"The Wacky Molestation Adventure" is the sixteenth and penultimate episode of the fourth season of the animated television series South Park, and the 64th episode of the series overall. Written and directed by series co-creator Trey Parker, it originally aired in the United States on December 13, 2000 on Comedy Central. In the episode, the children of South Park remove all adults from the town by claiming that they molested them. With the town to themselves, they create a new society, but it quickly deteriorates and separate groups are formed. Much of the episode's plot is inspired by the 1984 film Children of the Corn, based on the Stephen King short story, as well as “Miri,” an episode of Star Trek: The Original Series. The 1976 film Logan's Run is also an influence.

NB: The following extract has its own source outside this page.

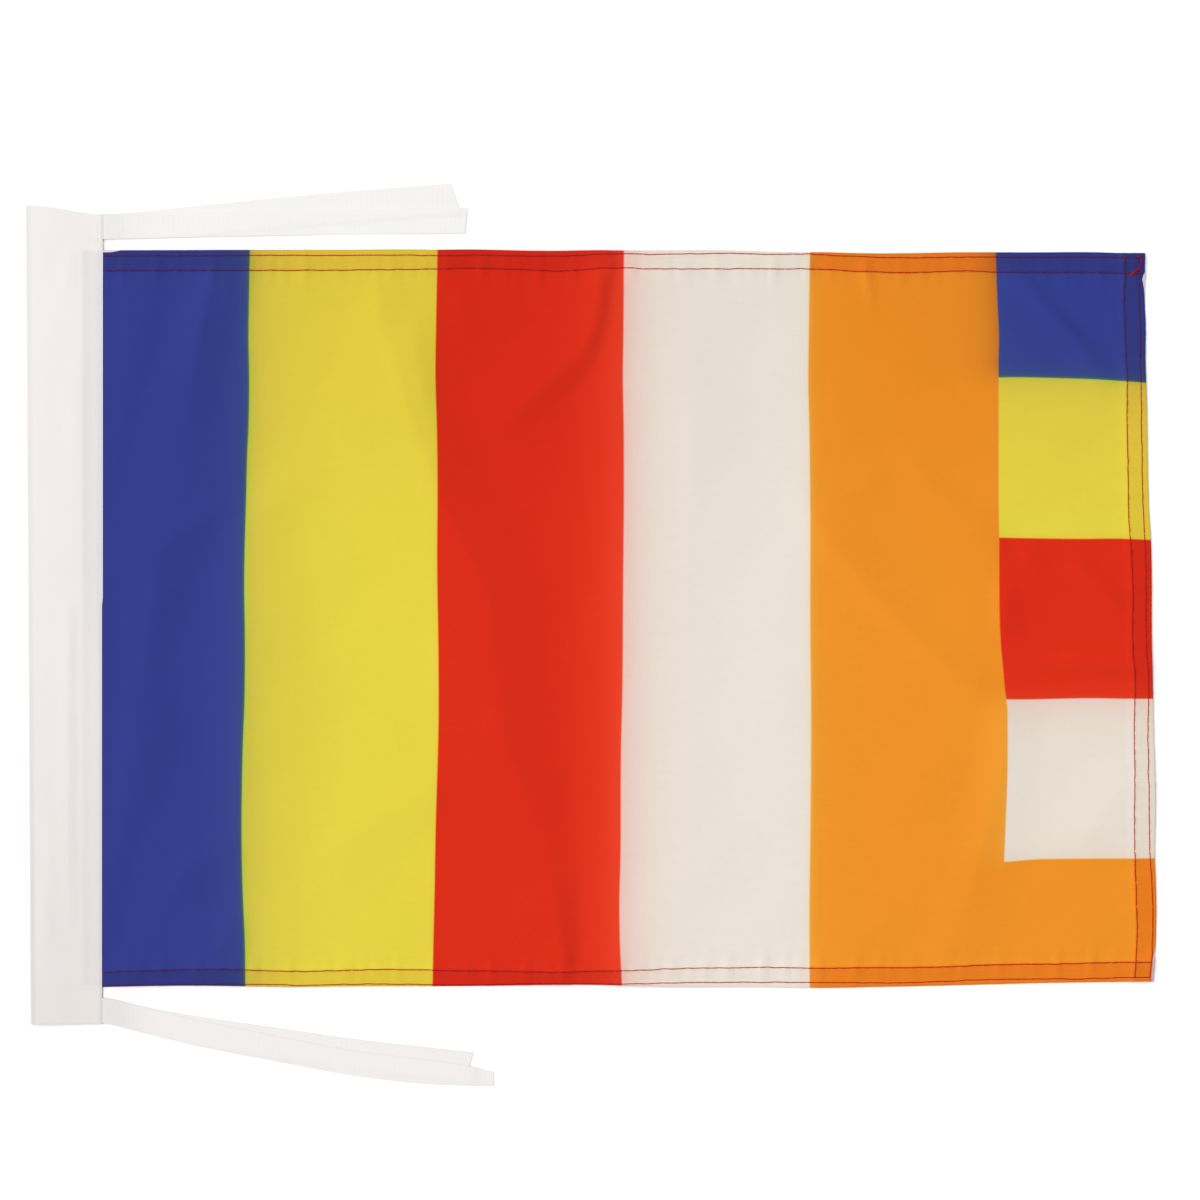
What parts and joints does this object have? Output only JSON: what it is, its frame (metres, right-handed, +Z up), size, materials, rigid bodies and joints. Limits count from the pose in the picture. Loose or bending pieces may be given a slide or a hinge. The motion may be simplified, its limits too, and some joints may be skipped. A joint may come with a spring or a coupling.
{
  "type": "flag with heading tape and ribbon ties",
  "caption": "Small striped flag laid flat, face up, with hemmed edges, a folded white heading tape at the hoist and ribbon ties at its corners.",
  "frame": {"origin": "middle of the whole flag's box, on the surface that it lies on", "axes": "+X from the heading towards the fly, +Y towards the flag's upper edge, +Z up out of its face"},
  "size_m": [0.4538, 0.3618, 0.0051],
  "materials": {
    "printed_cloth": "thin woven polyester, printed in upright stripes of blue, yellow, red, white and orange, matt with a faint sheen",
    "heading_tape": "white woven tape, matt",
    "tie_ribbon": "white woven ribbon, soft sheen",
    "hem_thread": "dark red sewing thread"
  },
  "bodies": {
    "root": {"flag_panel": "printed_cloth", "heading_sleeve": "heading_tape", "upper_tie": "tie_ribbon", "lower_tie": "tie_ribbon"}
  },
  "joints": []
}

In the summer of 2013, fans voted "The Wacky Molestation Adventure" as the best episode of Season 4.

Plot
Cartman has four tickets to the "Raging Pussies" concert and the boys all want to go. When Kyle asks his parents for permission, they characteristically prohibit him from going. After relentless negotiation, Kyle's mom sarcastically agrees that Kyle can go if he cleans out the garage, shovels all the snow from the driveway and brings democracy to Cuba - all of which Kyle manages to achieve, the third by writing a heartfelt letter to Fidel Castro (similar to a musical number from The Year Without a Santa Claus). It is later announced on the news that Kyle has brought democracy to Cuba and American tourists are now allowed in. Despite his success, his parents still refuse to let him go. In his fury, he questions his parents' authority of his safety and angrily wishes that he had no parents at all.

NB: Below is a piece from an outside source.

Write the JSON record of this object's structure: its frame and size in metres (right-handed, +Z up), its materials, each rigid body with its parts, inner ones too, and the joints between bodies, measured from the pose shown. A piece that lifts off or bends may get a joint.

When Kyle shares his frustration with his friends, Cartman suggests that he call the police and tell them that his parents have been "molestering"  him, which will make them go away (a trick he played on his mother's ex-boyfriend). After some practice to get the accusation right, Kyle makes the call and the police arrest his parents, despite Sheila's tearful pleas that neither she nor Gerald did such a thing as they are taken away. The boys then go to the concert and Kyle later hosts a party at his parent-free home and dances in his white underwear to the song "Old Time Rock and Roll" (a reference to a classic scene in Risky Business). Seeing how liberated they are without parents, all of the children begin calling the police on their parents and teachers resulting in the adults being taken to prison. Even Shelley, Stan's sister, is arrested after she is about to attack Stan as he celebrates their parents' arrest (though it is never shown what happens to her while the adults are in jail). Soon, nearly all of the town's adults have been arrested, the rest having moved away over fears of being arrested and only the children populate the town. With the adults gone and the town in the children's control, Stan declares, "It's ours."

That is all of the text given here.